A reforma da etapa do ensino vem sendo alvo de críticas de entidades estudantis e uma parcela das associações do setor. Já os secretários de Educação e outros grupos de especialistas defendem que ajustes no novo modelo são possíveis, mas veem a revogação como um retrocesso.
Nesta segunda-feira, 3, o grupo de trabalho sobre o tema instituído pelo ministério - que inclui secretários de Educação dos Estados - está reunido para discutir a suspensão da portaria. Em entrevista ao Diário do Nordeste, do sistema Verdes Mares, o ministro da Educação, Camilo Santana, disse que vai suspender as mudanças no Enem. "Não é só simplesmente chegar e revogar, é preciso discutir. É isso que nós precisamos fazer. Espero que nesses 90 dias da portaria, a gente possa ter uma decisão e deveremos suspender qualquer mudança no Enem em relação a 2024 por conta dessa questão do novo ensino médio", disse Camilo.
Há duas semanas, Lula chegou a comentar nas redes sociais que o ensino médio não ia "ficar do jeito que está". Camilo Santana abriu uma audiência pública para discutir o assunto, que tem prazo inicial de 90 dias para ser encerrada.
A portaria, que deve ser suspensa, previa que em 2022 o novo modelo deveria ser implementado no 1º ano do ensino médio. Em 2023, no 2º ano e em 2024, nos três anos da etapa. Isso deve continuar.
Mas o documento diz ainda que em 2021, precisaria ser feita a "elaboração e consolidação da versão preliminar das matrizes de avaliação das quatro áreas de conhecimento" do Enem. As matrizes são referências do que as provas devem pedir. E que em 2022 haveria "validação pedagógica das matrizes". Nenhuma das duas etapas foi feita pela gestão anterior. Neste ano, estava previsto para ser apresentado o novo Enem, para que em 2024 ele fosse aplicado aos jovens que já teriam cursado os três anos do novo ensino médio.
Um novo texto para substituir o da portaria, que era de julho de 2021, está sendo elaborado nesta segunda-feira pelo MEC. Ele também deve mudar os prazos para que o Sistema de Avaliaçao da Educação Básica (Saeb) seja alterado. A prova avalia estudantes do 3º ano do médio.
Em entrevista ao Estadão no início do governo Lula, o presidente do Inep, Manuel Palácios, afirmou que o Enem se adaptaria, sim, à reforma do ensino médio em 2024. "No início de 2024, as escolas já precisam ter acesso às referências curriculares dessa nova parte", disse ele.
O ensino médio é um das etapas de ensino com mais problemas no País, com 90% dos concluintes sem saber o que se espera em Matemática e 60%, em Português. Um terço dos jovens de 19 anos sequer finaliza a escola no País. O currículo engessado e distante da realidade do jovem é considerado uma das razões do fracasso da etapa.

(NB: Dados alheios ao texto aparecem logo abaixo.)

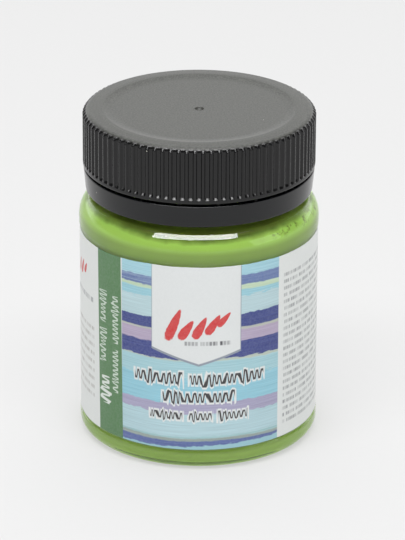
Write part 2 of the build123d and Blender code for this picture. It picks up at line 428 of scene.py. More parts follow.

A reforma do ensino médio foi inicialmente instituída por meio de medida provisória pelo ex-presidente Michel Temer (MDB), o que levou a muitas críticas diante da falta de espaço para discussão com professores, alunos e entidades. Depois, acabou sendo aprovada como lei. Ela definiu que parte do ensino médio seria feito com as disciplinas básicas e obrigatórias e o restante, flexível.
Os estudantes teriam como se fosse um cardápio com os chamados itinerários formativos, que são caminhos de estudo que poderiam escolher. Cada Estado criaria os seus, com propostas interdisciplinares, contemporâneas e próximas do interesse do jovem.
A implentação, no entanto, estava prevista para ser feita durante governo de Jair Bolsonaro (PL) e a pandemia. Não houve ajuda do MEC para que os Estados (que são responsáveis pelas escolas de ensino médio) formassem professores para novas disciplinas, para melhorar a estrutura ou escutar estudantes. Atualmente, apesar de haver algumas boas experiências, são muitos os problemas. Há itinerários com propósito duvidoso a aumento da desigualdade, com poucas e rasas opções de currículos para alunos pobres.